The baby has diarrhea, yes--but at least she's still safely in the land of diapers, which means that I don't have to do much except change her. OK, I have to change her three times an hour, but the other plus is that since she's in cloth diapers, all I have to do is wash them--no running to the store for more disposables. Bonus!

When life gives us lemons, we make crafts. We have a whole host of crafting activities that we've been saving for a rainy day, and now we have a week of rainy days! Both the older kids adore crafts and they're always so proud of their creations.

Since I don't have to rush around in the morning, I've shaved my legs twice this week! Yes--my legs do not resemble those of a grizzly bear's. You may not care, but I assure you my husband does. (The older kids watched a show this morning and V hung in the bathroom with me while I showered. Judge me, I don't care. My legs are smooth).

Being home, I've had a chance to do some self-evaluation. The last few months have been a challenge, and admittedly, I haven't been handling the adversity well (see cocktail comment above). I've had plenty of time to think and regroup. Things aren't going to get easier. I just have to adjust my expectations, my reactions and parent my children with love, respect, and remain connected to them, even when things are running amok. I'm grateful to have had the restful time I've needed to make those realizations. There's still a whole week of the break left. I'm still in good health, and will hopefully remain that way--though now that I've pointed it out, I will probably get the plague tomorrow.

If I don't, however, this means that we have plenty of time to get out of the house, see our friends, and go to the park. And when the crazy hustle and bustle starts again next week, I know I will miss these few days when we just hung around and did nothing.

Because sometimes, we need to do just that.

Monday, March 25, 2013

Simple Changes, Big Results

I've written recently about the tribulations of age 3. I didn't content myself with complaining though, seeing as that helps no one!
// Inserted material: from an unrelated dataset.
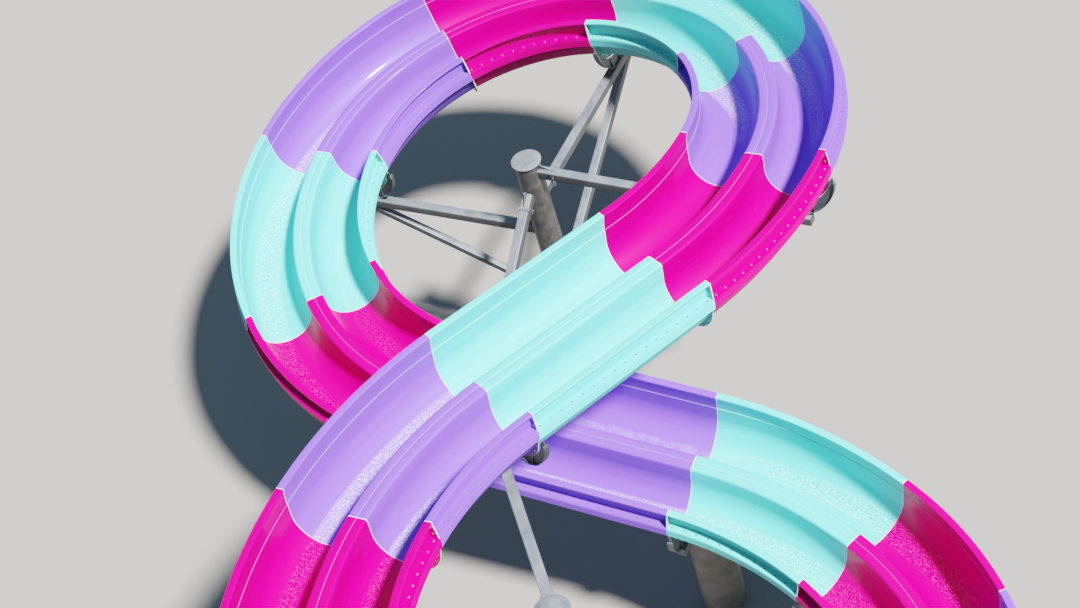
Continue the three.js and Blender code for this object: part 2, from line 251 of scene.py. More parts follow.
def flumeMaterial(colourName):
    look = gelcoat[colourName]
    base = look["tone"]
    mat, tree, shader = newMaterial("gelcoat_" + colourName, gelcoat["roughness"])
    link = tree.links.new

    def times(a, b, clamp=False):
        return math2(tree, "MULTIPLY", a, b, clamp)

    shader.inputs["Specular IOR Level"].default_value = look["specular"]
    shader.inputs["Coat Weight"].default_value = gelcoat["coat"]
    shader.inputs["Coat Roughness"].default_value = gelcoat["coatRoughness"]
    uv = node(tree, "ShaderNodeUVMap", uv_map="run").outputs[0]
    stretch = laidIn(tree, uv, "ShaderNodeMapping", Scale=(7.0, 0.45, 1.0)).outputs[0]
    streaks = laidIn(tree, stretch, "ShaderNodeTexNoise", Scale=1.0, Detail=4.0, Roughness=0.55)
    fine = laidIn(tree, uv, "ShaderNodeMapping", Scale=(60.0, 1.1, 1.0)).outputs[0]
    hair = laidIn(tree, fine, "ShaderNodeTexNoise", Scale=1.0, Detail=3.0, Roughness=0.6)
    cloud = inObject(tree, "ShaderNodeTexNoise", Scale=1.4, Detail=3.0)
    swing = gelcoat["streakDepth"] * look["streak"]
    pale = tuple(c * (1 + swing) for c in base)
    deep = tuple(c * (1 - swing) for c in base)
    tone = ramp(tree, streaks.outputs["Fac"], [(0.30, deep), (0.52, base), (0.78, pale)])
    tone = mixColour(tree, times(cloud.outputs["Fac"], gelcoat["cloudDepth"]), tone, deep)
    # chalky hairlines along the flow, where the surface is rubbed
    rubbed = ramp(tree, hair.outputs["Fac"], [(0.60, black), (0.76, white)])
    tone = mixColour(tree, times(rubbed, gelcoat["hairDepth"] * look["streak"]), tone, look["bead"])
    # painted sheen: the film's reflection is painted by paling the gelcoat toward the light tone, with a
    # painted highlight along its edge
    film = filmOnLane(tree, uv)
    tone = mixColour(tree, times(film, look["paintedSheen"]), tone, look["light"])
    paintedEdgeHighlight = ramp(tree, film, [(0.04, black), (0.16, white), (0.34, black)])
    tone = mixColour(tree, times(paintedEdgeHighlight, look["paintedEdgeHighlight"]), tone, look["light"])
    # painted ripples: painted shade in the troughs and painted glints on the crests
    ripple = laidIn(tree, uv, "ShaderNodeTexNoise", Scale=gelcoat["rippleScale"], Detail=4.0, Roughness=0.6,
                    Distortion=0.8).outputs["Fac"]
    paintedGlintMask = ramp(tree, ripple, [(0.52, black), (0.62, white)])
    paintedShadeMask = ramp(tree, ripple, [(0.37, white), (0.47, black)])
    tone = mixColour(tree, times(film, times(paintedShadeMask, look["paintedTroughShade"]), clamp=True), tone, look["dark"])
    tone = mixColour(tree, times(film, times(paintedGlintMask, look["paintedGlint"]), clamp=True), tone, look["light"])
    # painted shade: the back of the moulding (outside, skirts, underside and joint flanges) is darkened
    # toward a darker copy of the tone, standing in for the shade it lies in
    back = node(tree, "ShaderNodeAttribute", attribute_name="back")
    tone = mixColour(tree, back.outputs["Fac"], tone, tuple(c * gelcoat["backPaintedShade"] for c in base))
    link(tone, shader.inputs["Base Color"])
    # the film is far slicker than the dry wall, the hairlines are duller
    slick = times(film, gelcoat["roughness"] - gelcoat["wetRoughness"])
    rough = math2(tree, "SUBTRACT", gelcoat["roughness"], slick)
    rough = math2(tree, "ADD", rough, times(rubbed, gelcoat["rubbedRoughness"]), clamp=True)
    link(rough, shader.inputs["Roughness"])
    drops = laidIn(tree, uv, "ShaderNodeTexVoronoi", Scale=gelcoat["dropScale"]).outputs["Distance"]
    height = math2(tree, "ADD", times(ripple, film), times(times(drops, film), 0.5))
    height = math2(tree, "ADD", height, times(streaks.outputs["Fac"], 0.05))
    addBump(tree, shader, height, gelcoat["waterBump"], gelcoat["bumpHeight"])
    return mat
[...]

So I hit up some of my favorite parenting websites, revisited some of my old favorites in terms of books and articles, and came up with a few small adjustments that we've been working on in the Meegs household. We've seen some pretty big results.
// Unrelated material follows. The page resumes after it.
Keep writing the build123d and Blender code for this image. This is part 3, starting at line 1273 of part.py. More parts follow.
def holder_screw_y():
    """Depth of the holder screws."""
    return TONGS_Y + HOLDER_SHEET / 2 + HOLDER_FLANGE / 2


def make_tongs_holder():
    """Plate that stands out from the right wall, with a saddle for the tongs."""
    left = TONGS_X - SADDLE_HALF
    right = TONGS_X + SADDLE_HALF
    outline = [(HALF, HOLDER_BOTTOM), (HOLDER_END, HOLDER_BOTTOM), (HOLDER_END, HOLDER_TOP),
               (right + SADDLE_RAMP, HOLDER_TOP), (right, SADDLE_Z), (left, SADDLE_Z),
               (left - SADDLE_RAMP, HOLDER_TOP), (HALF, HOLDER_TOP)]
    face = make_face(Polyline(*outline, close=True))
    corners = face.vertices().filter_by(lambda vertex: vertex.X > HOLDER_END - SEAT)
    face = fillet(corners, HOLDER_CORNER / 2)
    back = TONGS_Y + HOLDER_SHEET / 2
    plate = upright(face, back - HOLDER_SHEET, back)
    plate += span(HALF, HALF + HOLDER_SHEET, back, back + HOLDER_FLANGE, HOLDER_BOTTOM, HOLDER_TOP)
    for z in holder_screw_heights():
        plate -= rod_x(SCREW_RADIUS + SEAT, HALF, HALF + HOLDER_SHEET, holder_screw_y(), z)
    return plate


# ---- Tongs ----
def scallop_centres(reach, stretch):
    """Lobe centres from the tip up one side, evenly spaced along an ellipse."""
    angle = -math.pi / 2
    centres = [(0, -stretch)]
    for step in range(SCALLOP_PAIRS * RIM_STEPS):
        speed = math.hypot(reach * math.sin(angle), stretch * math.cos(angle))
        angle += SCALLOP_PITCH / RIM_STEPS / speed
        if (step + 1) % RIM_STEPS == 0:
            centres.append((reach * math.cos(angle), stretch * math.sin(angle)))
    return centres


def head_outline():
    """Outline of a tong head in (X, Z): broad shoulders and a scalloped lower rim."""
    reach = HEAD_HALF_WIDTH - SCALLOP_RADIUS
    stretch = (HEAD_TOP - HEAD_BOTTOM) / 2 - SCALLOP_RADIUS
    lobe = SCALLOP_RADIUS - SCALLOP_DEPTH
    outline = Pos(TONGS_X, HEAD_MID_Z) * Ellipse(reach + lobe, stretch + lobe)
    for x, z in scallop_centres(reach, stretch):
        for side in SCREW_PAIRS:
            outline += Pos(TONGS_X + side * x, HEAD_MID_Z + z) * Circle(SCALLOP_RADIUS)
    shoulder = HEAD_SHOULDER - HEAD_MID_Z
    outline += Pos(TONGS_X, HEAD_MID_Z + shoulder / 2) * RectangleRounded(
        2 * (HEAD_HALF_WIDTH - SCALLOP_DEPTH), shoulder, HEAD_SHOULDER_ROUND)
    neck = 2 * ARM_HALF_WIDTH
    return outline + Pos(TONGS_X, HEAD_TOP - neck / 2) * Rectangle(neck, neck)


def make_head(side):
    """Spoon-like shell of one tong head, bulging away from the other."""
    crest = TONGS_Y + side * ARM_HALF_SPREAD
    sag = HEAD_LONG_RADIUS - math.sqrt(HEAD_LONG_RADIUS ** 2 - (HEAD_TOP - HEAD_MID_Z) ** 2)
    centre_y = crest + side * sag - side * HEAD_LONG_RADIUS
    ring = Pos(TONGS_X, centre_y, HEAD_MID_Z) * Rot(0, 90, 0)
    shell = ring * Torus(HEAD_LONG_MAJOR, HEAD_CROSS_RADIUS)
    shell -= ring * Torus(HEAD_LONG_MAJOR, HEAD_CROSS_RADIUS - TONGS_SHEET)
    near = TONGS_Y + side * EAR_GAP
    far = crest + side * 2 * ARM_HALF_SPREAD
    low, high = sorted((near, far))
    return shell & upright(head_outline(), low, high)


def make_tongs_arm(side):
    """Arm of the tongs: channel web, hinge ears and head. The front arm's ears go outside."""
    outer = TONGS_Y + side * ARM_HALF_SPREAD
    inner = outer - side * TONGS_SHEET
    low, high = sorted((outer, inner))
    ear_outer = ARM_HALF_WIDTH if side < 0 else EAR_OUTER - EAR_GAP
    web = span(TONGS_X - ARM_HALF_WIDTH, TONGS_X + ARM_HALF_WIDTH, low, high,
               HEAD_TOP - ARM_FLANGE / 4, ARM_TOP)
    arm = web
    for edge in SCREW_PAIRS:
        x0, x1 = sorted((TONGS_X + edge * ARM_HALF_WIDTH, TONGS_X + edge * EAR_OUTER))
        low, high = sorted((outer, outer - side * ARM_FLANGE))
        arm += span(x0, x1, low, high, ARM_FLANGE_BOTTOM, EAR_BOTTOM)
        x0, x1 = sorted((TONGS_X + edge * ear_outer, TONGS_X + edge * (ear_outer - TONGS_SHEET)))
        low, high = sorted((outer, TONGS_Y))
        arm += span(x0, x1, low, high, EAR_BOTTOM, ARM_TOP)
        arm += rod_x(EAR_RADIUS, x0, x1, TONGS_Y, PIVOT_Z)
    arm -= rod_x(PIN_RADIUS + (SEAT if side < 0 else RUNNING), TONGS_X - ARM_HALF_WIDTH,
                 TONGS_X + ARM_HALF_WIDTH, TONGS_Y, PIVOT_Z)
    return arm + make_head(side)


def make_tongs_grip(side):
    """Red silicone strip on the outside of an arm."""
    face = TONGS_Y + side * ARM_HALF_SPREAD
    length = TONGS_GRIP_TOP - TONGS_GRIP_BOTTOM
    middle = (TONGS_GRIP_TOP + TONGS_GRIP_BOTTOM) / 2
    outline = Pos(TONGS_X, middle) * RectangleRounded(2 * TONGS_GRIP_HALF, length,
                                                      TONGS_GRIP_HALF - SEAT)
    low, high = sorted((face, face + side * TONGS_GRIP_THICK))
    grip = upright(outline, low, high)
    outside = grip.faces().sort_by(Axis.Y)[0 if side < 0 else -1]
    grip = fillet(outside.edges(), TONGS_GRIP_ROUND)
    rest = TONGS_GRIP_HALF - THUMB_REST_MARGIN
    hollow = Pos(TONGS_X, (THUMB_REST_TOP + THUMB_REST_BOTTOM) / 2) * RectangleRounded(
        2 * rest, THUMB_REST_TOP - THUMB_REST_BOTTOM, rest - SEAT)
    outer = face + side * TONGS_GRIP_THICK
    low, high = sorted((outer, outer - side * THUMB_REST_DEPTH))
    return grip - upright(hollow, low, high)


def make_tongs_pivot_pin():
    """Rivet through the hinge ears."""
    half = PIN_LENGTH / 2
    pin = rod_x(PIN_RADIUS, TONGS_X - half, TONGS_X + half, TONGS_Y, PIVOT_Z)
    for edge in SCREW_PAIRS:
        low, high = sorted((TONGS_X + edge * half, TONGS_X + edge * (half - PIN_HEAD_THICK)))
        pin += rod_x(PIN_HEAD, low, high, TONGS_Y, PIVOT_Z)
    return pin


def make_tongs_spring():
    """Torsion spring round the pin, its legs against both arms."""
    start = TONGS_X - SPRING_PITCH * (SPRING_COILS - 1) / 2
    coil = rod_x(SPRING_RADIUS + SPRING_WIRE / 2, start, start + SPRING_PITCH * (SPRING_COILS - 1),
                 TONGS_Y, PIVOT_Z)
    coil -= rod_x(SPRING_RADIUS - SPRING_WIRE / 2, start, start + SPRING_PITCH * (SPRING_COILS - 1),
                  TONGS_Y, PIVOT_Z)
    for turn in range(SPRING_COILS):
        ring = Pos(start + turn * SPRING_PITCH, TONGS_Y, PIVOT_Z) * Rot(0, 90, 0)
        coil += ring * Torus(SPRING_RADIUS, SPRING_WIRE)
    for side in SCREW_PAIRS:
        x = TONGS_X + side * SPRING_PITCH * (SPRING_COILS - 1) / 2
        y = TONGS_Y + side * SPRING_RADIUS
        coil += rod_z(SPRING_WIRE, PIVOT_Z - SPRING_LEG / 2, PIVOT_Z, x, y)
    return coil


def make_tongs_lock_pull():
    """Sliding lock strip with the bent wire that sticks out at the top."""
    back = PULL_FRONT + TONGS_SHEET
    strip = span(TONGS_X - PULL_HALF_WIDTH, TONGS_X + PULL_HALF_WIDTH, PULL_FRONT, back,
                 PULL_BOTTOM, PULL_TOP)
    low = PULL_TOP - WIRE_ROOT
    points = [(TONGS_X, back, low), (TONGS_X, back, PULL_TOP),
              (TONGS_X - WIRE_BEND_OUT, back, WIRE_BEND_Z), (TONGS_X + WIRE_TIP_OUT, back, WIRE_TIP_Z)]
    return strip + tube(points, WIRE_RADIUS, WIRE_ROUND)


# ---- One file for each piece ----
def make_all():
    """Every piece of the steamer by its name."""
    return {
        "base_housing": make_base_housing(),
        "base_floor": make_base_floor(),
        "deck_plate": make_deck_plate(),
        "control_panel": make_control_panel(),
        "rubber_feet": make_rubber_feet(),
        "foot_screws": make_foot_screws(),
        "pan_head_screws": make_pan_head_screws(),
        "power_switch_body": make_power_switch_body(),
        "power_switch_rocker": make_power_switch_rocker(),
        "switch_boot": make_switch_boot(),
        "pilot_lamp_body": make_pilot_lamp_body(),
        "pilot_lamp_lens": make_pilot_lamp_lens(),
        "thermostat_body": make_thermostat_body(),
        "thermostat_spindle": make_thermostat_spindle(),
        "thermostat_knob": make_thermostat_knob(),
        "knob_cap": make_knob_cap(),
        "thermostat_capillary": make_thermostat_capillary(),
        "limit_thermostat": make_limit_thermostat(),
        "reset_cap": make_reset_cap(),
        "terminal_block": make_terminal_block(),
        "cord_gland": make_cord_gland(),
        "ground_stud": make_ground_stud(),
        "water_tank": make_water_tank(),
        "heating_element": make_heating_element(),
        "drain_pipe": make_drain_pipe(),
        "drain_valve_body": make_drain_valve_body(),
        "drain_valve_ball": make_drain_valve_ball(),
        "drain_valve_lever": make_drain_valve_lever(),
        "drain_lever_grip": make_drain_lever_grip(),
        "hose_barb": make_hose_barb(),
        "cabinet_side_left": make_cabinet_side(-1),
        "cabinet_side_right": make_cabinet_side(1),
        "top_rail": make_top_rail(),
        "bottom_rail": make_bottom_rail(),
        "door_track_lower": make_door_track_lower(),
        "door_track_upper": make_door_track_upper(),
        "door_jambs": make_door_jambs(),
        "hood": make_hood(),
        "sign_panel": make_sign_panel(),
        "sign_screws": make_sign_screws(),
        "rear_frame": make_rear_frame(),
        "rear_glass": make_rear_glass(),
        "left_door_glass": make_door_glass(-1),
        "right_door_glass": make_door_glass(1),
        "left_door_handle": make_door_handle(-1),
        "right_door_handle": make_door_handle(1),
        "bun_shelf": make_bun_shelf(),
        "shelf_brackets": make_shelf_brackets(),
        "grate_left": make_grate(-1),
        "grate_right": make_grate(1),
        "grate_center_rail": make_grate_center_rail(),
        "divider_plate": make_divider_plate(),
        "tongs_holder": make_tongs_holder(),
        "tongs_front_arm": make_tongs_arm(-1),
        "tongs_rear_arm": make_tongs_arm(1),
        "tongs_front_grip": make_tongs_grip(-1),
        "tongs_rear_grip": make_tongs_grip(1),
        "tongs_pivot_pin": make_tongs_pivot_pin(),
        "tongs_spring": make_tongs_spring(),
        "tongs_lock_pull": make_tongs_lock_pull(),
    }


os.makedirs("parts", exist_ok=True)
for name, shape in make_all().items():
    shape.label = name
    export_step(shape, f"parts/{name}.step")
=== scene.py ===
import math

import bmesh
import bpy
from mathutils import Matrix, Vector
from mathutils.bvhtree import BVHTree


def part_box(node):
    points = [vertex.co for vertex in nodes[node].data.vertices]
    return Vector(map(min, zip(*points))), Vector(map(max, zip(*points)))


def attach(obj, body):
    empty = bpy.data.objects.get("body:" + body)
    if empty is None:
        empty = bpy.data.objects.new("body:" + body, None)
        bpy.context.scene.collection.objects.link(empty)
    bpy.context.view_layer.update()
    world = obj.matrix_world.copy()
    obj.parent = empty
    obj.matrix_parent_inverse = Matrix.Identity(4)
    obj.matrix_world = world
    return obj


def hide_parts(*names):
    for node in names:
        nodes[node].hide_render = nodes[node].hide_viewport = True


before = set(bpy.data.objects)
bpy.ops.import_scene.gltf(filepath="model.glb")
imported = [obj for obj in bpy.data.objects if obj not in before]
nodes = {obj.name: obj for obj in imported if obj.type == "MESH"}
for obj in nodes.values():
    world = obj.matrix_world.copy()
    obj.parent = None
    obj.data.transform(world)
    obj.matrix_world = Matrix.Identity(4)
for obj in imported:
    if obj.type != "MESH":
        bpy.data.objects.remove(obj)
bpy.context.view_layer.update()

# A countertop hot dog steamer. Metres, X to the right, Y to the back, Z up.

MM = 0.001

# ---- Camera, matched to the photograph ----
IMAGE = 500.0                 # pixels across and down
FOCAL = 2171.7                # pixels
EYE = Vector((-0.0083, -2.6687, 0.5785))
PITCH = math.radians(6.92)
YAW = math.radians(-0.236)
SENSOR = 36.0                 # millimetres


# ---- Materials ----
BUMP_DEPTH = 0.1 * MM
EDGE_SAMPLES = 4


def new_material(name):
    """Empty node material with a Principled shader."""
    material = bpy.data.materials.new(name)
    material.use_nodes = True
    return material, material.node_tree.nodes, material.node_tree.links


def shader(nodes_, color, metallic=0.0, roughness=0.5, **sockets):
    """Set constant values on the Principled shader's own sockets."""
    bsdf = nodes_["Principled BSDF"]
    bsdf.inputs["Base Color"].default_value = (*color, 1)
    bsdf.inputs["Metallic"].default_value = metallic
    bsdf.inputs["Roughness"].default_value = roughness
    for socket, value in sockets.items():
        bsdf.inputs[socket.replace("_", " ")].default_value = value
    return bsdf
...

The first step for me what identifying what times/issues were giving us the most stress, and breaking it down from there.

The first for us is transitions. Honestly, I didn't even identify this one until I was reading about developmentally appropriate behaviors for this age, but as soon as I saw this one it clicked. Developmentally they are learning about control; control of their bodies, control of their actions, control of their life. Big or small, they want control... so when you say we're done doing x to do y instead, well, it can be very frustrating for all. This however, turned out to be one of the simplest changes to implement, with some of the best and fastest results. We've started giving advanced notice of "mandatory" transitions, letting her know from the start if she only has a few minutes and letting her know what is coming next, warning her at the 1 minute mark, then counting down the last ten seconds. This gives her ample opportunity to adjustment to the idea of moving on, and lets her feel informed instead of forced. And if the transition isn't mandatory (ie. I'm going to do something upstairs, but she's welcome to keep playing downstairs) then I leave the choice up to her.
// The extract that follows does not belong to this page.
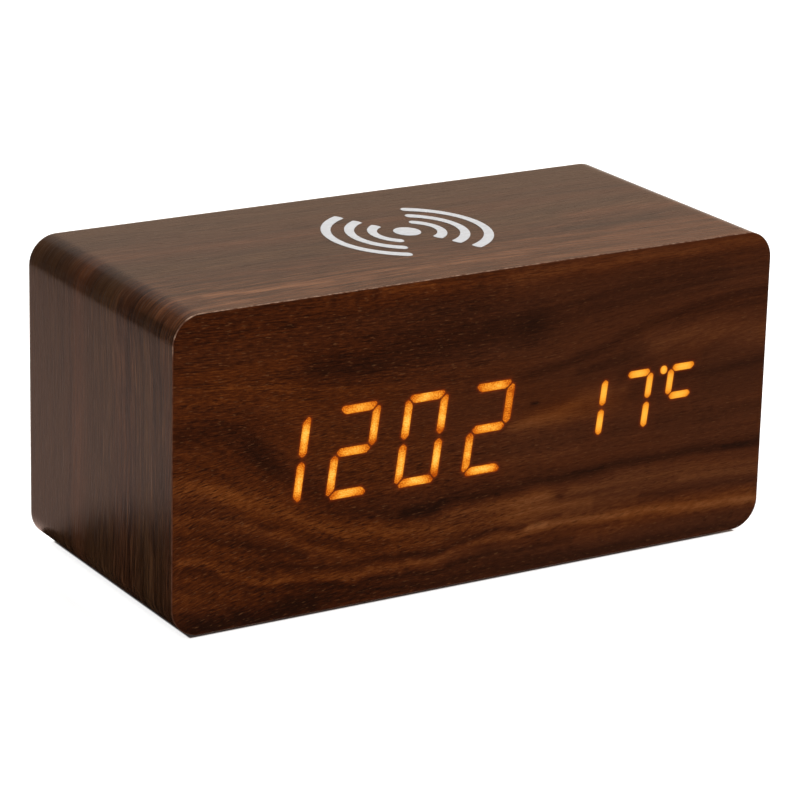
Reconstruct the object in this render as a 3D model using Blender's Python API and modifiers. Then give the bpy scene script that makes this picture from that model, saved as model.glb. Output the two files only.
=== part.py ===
"""Wireless charging desk clock with a wood-look case, modelled as its separate parts.

Width runs along X, the display faces -Y and +Z is up. The origin is on the table, under the middle of the case.
All dimensions below are in millimetres; the scene is in metres.
"""

import math

import bmesh
import bpy
from mathutils import Vector

MM = 0.001

# ---------------------------------------------------------------- driving dimensions (mm)
WIDTH = 150.0            # case, along X
DEPTH = 67.5             # case, along Y
HEIGHT = 70.0            # case without its feet
FOOT_LIFT = 1.0          # underside of the case above the table
CORNER_R = 6.6           # rounding of the four long edges
FIT = 0.25               # clearance between glued or resting pieces
FILM = 0.4               # wood-look film
WALL = 4.5               # board of the case sleeve
FRONT_BOARD = 3.0
REAR_RECESS = 2.0        # rear cover set in from the end of the case
COVER = 2.5              # rear cover thickness
COVER_GAP = 0.3
SEAM = 0.5               # butt joint of the wrapped film, under the case

FOOT_R, FOOT_H = 5.0, 0.75
FOOT_X, FOOT_Y = 62.0, 24.0

CHARGE_X, CHARGE_Y = 1.0, 0.7          # centre of the charging spot on the top
COIL_R_OUT, COIL_R_IN, COIL_H = 21.5, 10.2, 1.2
FERRITE_R, FERRITE_H = 24.3, 1.6
TRAY_R, TRAY_FLOOR = 27.3, 1.5
POCKET_R, POCKET_H = 27.0, 2.3

DIGIT_Z = 35.9                          # middle bar of the digits, above the table
BIG = dict(w=9.1, h=9.4, t=1.9, lean=0.135)
BIG_X = (-49.3, -32.35, -15.5, 1.35)
SMALL = dict(w=6.3, h=6.6, t=1.45, lean=0.12)
SMALL_X = (27.65, 39.95, 51.65)
SMALL_Z = 35.7
DEGREE = (47.2, 42.2, 0.9)
COLON_X, COLON_DZ, COLON_R = -23.9, 4.2, 0.8

WINDOW_X0, WINDOW_X1 = -58.0, 60.0
WINDOW_Z0, WINDOW_Z1 = 22.6, 49.4

CELL_R, CELL_LEN, CELL_PITCH = 5.25, 44.5, 11.8
TUB_X0, TUB_X1 = -61.0, -9.0
TUB_Z0, TUB_Z1 = 14.2, 49.8
TUB_FLOOR_Y, TUB_WALL = 18.3, 1.4
DOOR_MARGIN = 2.0
DOOR_T = 1.6
HINGE_R = 0.8

BUTTON_X = (15.0, 31.0, 47.0)
BUTTON_Z = 49.0
BUTTON_R, BUTTON_HOLE_R, BUTTON_FLANGE_R = 3.3, 3.6, 4.6
BUTTON_PROUD = 0.9

SWITCH_X, SWITCH_Z, SWITCH_TRAVEL = 52.0, 17.0, 2.0
USB_X, USB_Z = 31.0, 17.0
BUZZER_X, BUZZER_Z = 51.0, 33.0
MIC_X, MIC_Z = 12.0, 33.0
SENSOR_X, SENSOR_Z = 12.0, 17.0

BOARD_X0, BOARD_X1 = 4.0, 62.0
BOARD_Z0, BOARD_Z1 = 11.0, 58.0
BOARD_Y, BOARD_T = 20.0, 1.6

SCREW_X, SCREW_Z_LOW, SCREW_Z_HIGH = 66.3, 9.7, 62.3

# ---------------------------------------------------------------- planes worked out from them (mm)
Z0 = FOOT_LIFT
Z1 = FOOT_LIFT + HEIGHT
ZM = (Z0 + Z1) / 2
Y_FRONT = -DEPTH / 2
Y_BACK = DEPTH / 2
SKIN = FILM + FIT                               # board surface under the film
Y_BOARD0 = Y_FRONT + SKIN                       # front board, outer face
Y_BOARD1 = Y_BOARD0 + FRONT_BOARD
Y_SLEEVE0 = Y_BOARD1 + FIT
COVER_Y1 = Y_BACK - REAR_RECESS                 # rear cover, outer face
COVER_Y0 = COVER_Y1 - COVER
IN_X = WIDTH / 2 - SKIN - WALL                  # inside of the sleeve
IN_Z0 = Z0 + SKIN + WALL
IN_Z1 = Z1 - SKIN - WALL
BOARD_Y1 = BOARD_Y + BOARD_T
DOOR_Y1 = COVER_Y1 - 0.1
DOOR_Y0 = DOOR_Y1 - DOOR_T
DOOR_X0, DOOR_X1 = TUB_X0 - DOOR_MARGIN, TUB_X1 + DOOR_MARGIN
DOOR_Z0, DOOR_Z1 = TUB_Z0 - 1.0, TUB_Z1 + DOOR_MARGIN
HINGE_Y = (DOOR_Y0 + DOOR_Y1) / 2
HINGE_Z = DOOR_Z0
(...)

Such a simple change, its no hardship for me to give her warning, but our end of activity screaming tantrums have all but ended.

The second thing for us, which has been a little bit harder to implement, is addressing the mornings and our expectations for each other. Gwen's sleep has always been varied in the morning, but especially since the DST adjustment she might wake up anywhere between 5:50 and 7am. Obviously this changes whether we have time for some Sesame Street in the morning, or even whether she eats breakfast at home or in the car. Most of the time its her wake up is around 6:30, but even when she wakes up exactly then she'll change her mind daily about who she wants to get her ready, or even whether she wants to get ready or not. Then when she finally is ready, she doesn't understand why she doesn't have time to play before leaving.

The adjustments here have been multifaceted: talks with Gwen about our expectations of her and her level of cooperation, but also adjusting our reactions when she doesn't cooperate as we had hoped. First, we starting having simple, short discussions with Gwen during non-charged moments, about how mornings are easier if everyone helps and cooperates. We told her that when she cooperates and lets Daddy get her dressed, that we have time to watch some Elmo or play before leaving. Then we adjusted our reactions... getting rid of the raised voices (which we all hate), and instead talking calmly about the natural consequences of her choices and actions. ie. Gwen you may chose whether you want Daddy to help you get ready or wait for Mommy to get out of the shower, but if you wait then there will be no time for playing after you are ready, it will be time to leave right away. This one has taken some more time and effort for all of us, but we are seeing results here as well.

With this second item, for me the results are two-fold: not only are we having more pleasant interactions, but we are recommitting to this AP lifestyle we've chosen, recommitting to how we want to parent our daughter, not just as a helpless baby, but as a preschooler and beyond. We are seeing how things like natural consequences, and age appropriate expectations and conversations, can work towards a more harmonious household where we all feel respected.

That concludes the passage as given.